/---

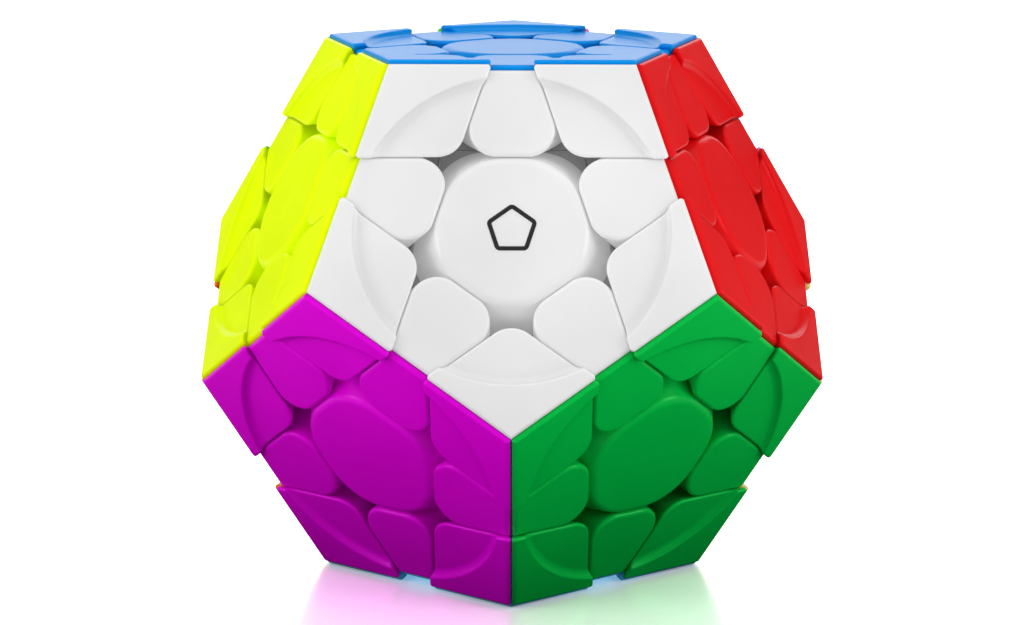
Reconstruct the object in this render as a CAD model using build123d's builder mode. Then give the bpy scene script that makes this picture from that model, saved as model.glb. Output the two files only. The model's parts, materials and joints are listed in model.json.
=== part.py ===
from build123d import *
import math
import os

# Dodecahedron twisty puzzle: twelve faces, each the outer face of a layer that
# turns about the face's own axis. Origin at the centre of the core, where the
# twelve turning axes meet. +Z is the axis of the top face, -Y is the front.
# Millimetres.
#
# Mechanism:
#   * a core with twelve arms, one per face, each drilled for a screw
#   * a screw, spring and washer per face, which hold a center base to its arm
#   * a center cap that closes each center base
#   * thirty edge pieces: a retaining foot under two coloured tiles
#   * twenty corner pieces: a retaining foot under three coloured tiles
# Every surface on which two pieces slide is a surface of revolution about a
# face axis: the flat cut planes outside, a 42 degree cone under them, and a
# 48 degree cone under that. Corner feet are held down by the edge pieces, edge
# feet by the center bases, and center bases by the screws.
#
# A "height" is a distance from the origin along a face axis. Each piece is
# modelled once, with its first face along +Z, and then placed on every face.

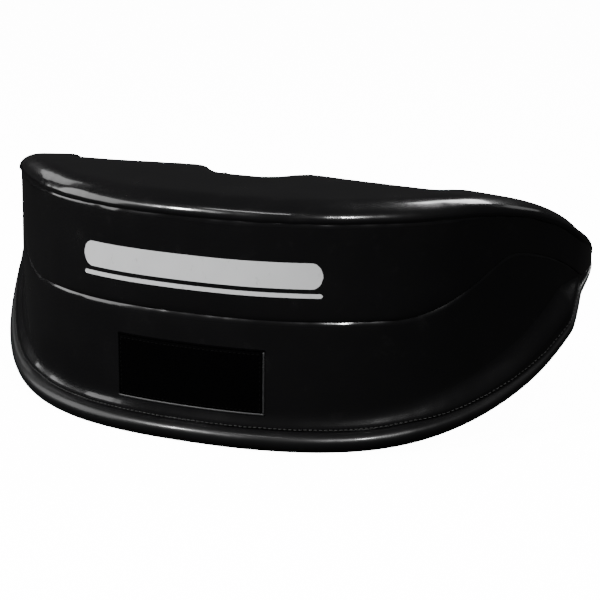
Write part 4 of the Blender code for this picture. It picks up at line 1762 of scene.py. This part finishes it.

\---

WHAT TO DO — Reproduce all of the entries word for word.

COMPLETE RESPONSE —
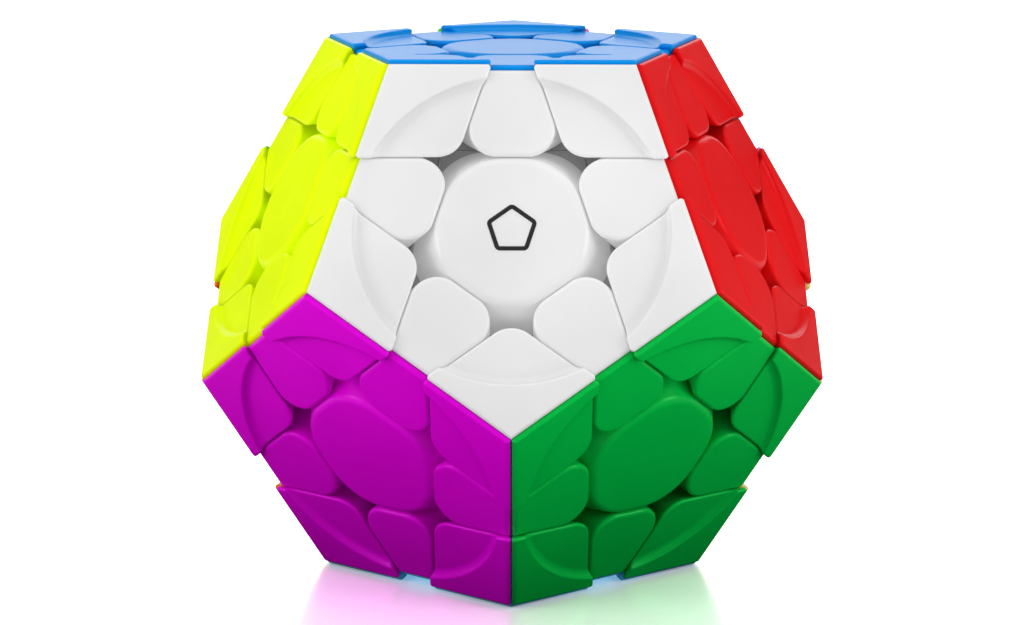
Reconstruct the object in this render as a CAD model using build123d's builder mode. Then give the bpy scene script that makes this picture from that model, saved as model.glb. Output the two files only. The model's parts, materials and joints are listed in model.json.
=== part.py ===
from build123d import *
import math
import os

# Dodecahedron twisty puzzle: twelve faces, each the outer face of a layer that
# turns about the face's own axis. Origin at the centre of the core, where the
# twelve turning axes meet. +Z is the axis of the top face, -Y is the front.
# Millimetres.
#
# Mechanism:
#   * a core with twelve arms, one per face, each drilled for a screw
#   * a screw, spring and washer per face, which hold a center base to its arm
#   * a center cap that closes each center base
#   * thirty edge pieces: a retaining foot under two coloured tiles
#   * twenty corner pieces: a retaining foot under three coloured tiles
# Every surface on which two pieces slide is a surface of revolution about a
# face axis: the flat cut planes outside, a 42 degree cone under them, and a
# 48 degree cone under that. Corner feet are held down by the edge pieces, edge
# feet by the center bases, and center bases by the screws.
#
# A "height" is a distance from the origin along a face axis. Each piece is
# modelled once, with its first face along +Z, and then placed on every face.

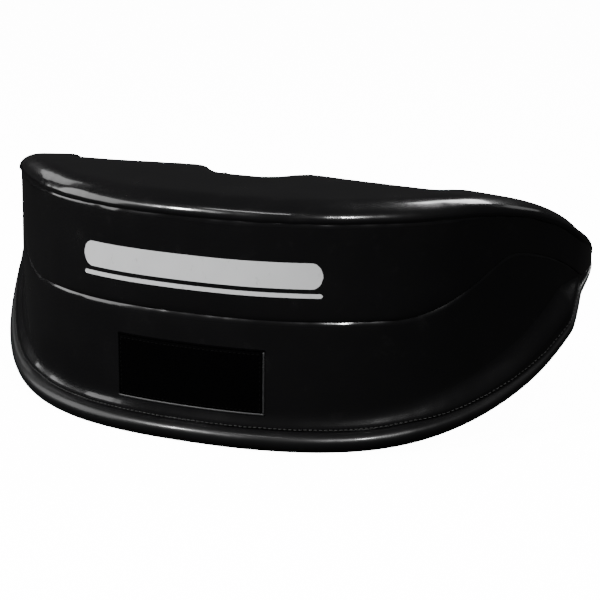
Write part 4 of the Blender code for this picture. It picks up at line 1762 of scene.py. This part finishes it.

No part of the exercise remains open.